All these years after the original publication of Peyton Place I was still often shocked while reading. The novel really does go for the sensational. But like Jean Shepherd's purposely `anti-nostalgic' reminiscences or the movie Pleasantville, it also tries to make you see that maybe the 'good old days' weren't so good for those that lived them.

Book Review: Every place has a bit of "Peyton Place"
Summary: 4 Stars

I first read "Peyton Place" when it was still considered hot stuff and just re-read the book to see how it had held up. Nobody would read it today just for the sexual frankness, when any R-rated movie or bestselling novel can use much more graphic language. But I enjoyed the book; it may not be great literature but it was a good read and not mere trash. Although the book was banned in many places in the Fifties, the kind of everyday profanity Peyton Place's citizens use struck me as pretty genuine.

The book runs from about 1937 to 1944. The central character is Allison McKenzie, but there are any number of characters whose consciousness the author easily slips into: Allison's emotionally distant mother Constance, the new school superintendent Tom Makris, the town doctor Matt Swain, Allison's poverty-stricken friend Selena Cross, dedicated teacher Elsie Thornton and many others. I think it's one of the virtues of this book that Metalious creates so many believable characters, both male and female, with such apparent ease and economy.

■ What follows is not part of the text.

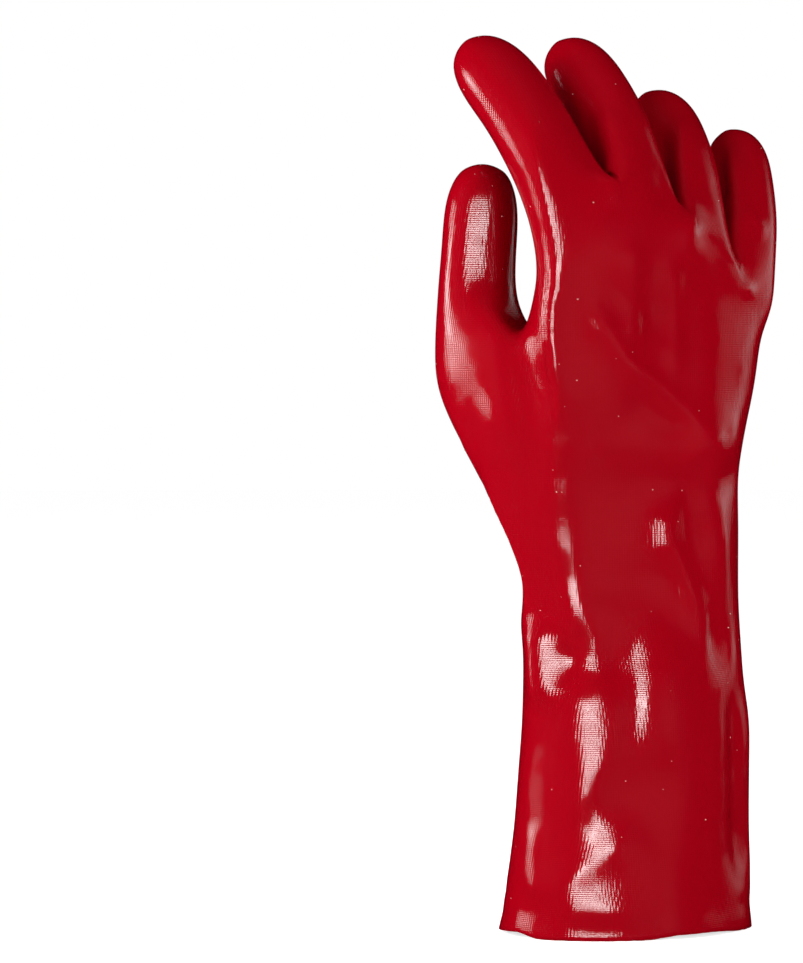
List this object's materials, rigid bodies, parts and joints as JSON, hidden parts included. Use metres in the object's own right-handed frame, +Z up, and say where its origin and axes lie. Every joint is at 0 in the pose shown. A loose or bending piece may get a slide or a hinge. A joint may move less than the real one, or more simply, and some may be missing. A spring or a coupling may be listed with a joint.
{
  "type": "pvc coated work glove",
  "caption": "Right-hand chemical gauntlet with a long flared cuff, dipped in glossy PVC over a knitted liner, standing upright on its open cuff.",
  "frame": {"origin": "middle of the base of the bounding box, in the plane of the cuff's cut rim", "axes": "+Z up from the cuff to the fingers, -Y out of the back of the hand, +Y out of the palm, -X towards the thumb side, +X towards the little finger"},
  "size_m": [0.1386, 0.0962, 0.3423],
  "materials": {
    "pvc_coat": "glossy red PVC dip, bonded to the knitted liner inside"
  },
  "bodies": {
    "root": {"glove_shell": "pvc_coat"}
  },
  "joints": []
}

Peyton Place the town is a major character in the book, and everyone lives in fear of it, because it demands the appearance of perfection from all its citizens and thus condones hypocrisy and condemns human frailty. But Peyton Place isn't unique; it's a microcosm of a sexually repressive society. If someone describes your office as "a regular 'Peyton Place'," you can bet that harassment follows in the path of the hijinks. Big city or small town, there's a little "Peyton Place" in us all, even in these more liberated times.

I would recommend that readers save the introduction to the novel until after they have read it because it gives too much of the plot away.